Mais ces hésitations ont poussé Bart De Wever à demander aux deux présidents francophones de jouer cartes sur table: ‘Faites vos jeux, arrêtez ce théâtre’, aurait-il asséné. ‘Si vous voulez faire un gouvernement d’urgence, faites-le. Si vous voulez une ‘Vivaldi’, faites-le. Si Wilmès doit rester au Seize: allez-y. Mais arrêtez de tourner autour du pot.’

Nouveau moment de tension. Le jeu en triangle rend effectivement la situation encore plus compliquée. C’est dans ce contexte que la réunion de dimanche s’est soldée par un nouvel échec.

Et maintenant? Les acteurs sont connus, les points de négociations aussi, il reste à s’entendre. Ce qui est certain, c’est que la lutte entre le MR et le PS ne facilite pas les choses: ‘Nous pensions que c’était difficile entre Elio Di Rupo (PS) et Charles Michel (MR).

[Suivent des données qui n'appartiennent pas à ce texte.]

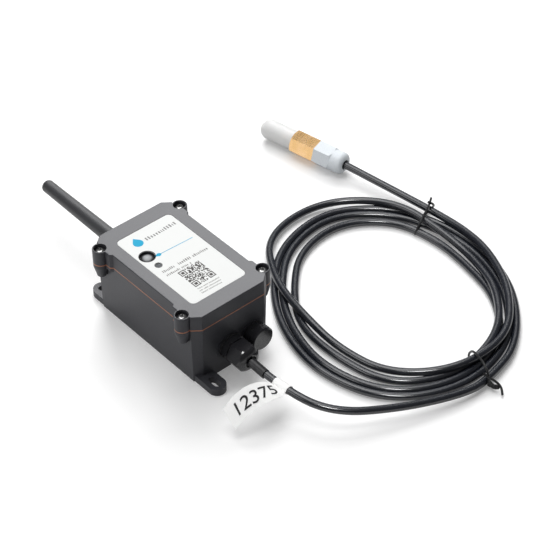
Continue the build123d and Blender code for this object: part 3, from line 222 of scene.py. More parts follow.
button_plastic = moulded("button plastic", (0.34, 0.35, 0.36), (0.39, 0.40, 0.41), 0.35, 0.4, 0.004)
black_moulding = moulded("black moulding", (0.014, 0.014, 0.015), (0.022, 0.022, 0.024), 0.5, 0.4, 0.008)
print_grey = moulded("grey print", (0.10, 0.09, 0.09), (0.15, 0.14, 0.13), 0.5, 0.2, 0.001)
print_pale = moulded("pale print", (0.20, 0.20, 0.20), (0.26, 0.26, 0.25), 0.5, 0.2, 0.001)
print_dark = moulded("dark print", (0.06, 0.055, 0.055), (0.09, 0.085, 0.08), 0.5, 0.2, 0.001)
print_black = moulded("black print", (0.015, 0.015, 0.018), (0.03, 0.03, 0.033), 0.45, 0.2, 0.001)
print_cyan = moulded("cyan print", (0.02, 0.36, 0.58), (0.03, 0.42, 0.66), 0.45, 0.2, 0.001)
board_green = moulded("board resist", (0.02, 0.16, 0.07), (0.03, 0.21, 0.10), 0.3, 0.8, 0.004)
terminal_green = moulded("terminal moulding", (0.05, 0.30, 0.15), (0.07, 0.36, 0.19), 0.45, 0.4, 0.006)
natural_nylon = moulded("natural nylon", (0.74, 0.72, 0.62), (0.80, 0.78, 0.70), 0.5, 0.4, 0.006)
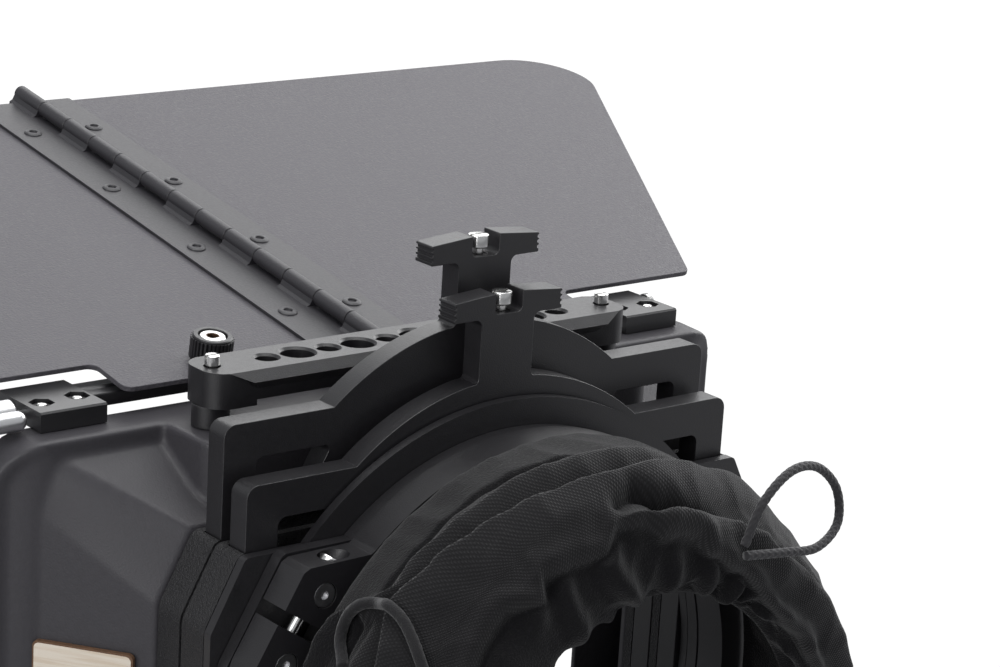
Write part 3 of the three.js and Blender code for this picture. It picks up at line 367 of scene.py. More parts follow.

Mais ces deux coqs…’, déplore une autre source.

En résumé, pour la coalition ‘Diable rouge’, au-delà des négociations serrées avec la N-VA, il faudra que le PS et le MR s’entendent. Pour ce qui est de la ‘Vivaldi’, tout reste entre les mains du CD&V.

Un dernier scénario sans le PS circule également, mais on souhaite déjà bonne chance à ceux qui voudraient le mettre en place.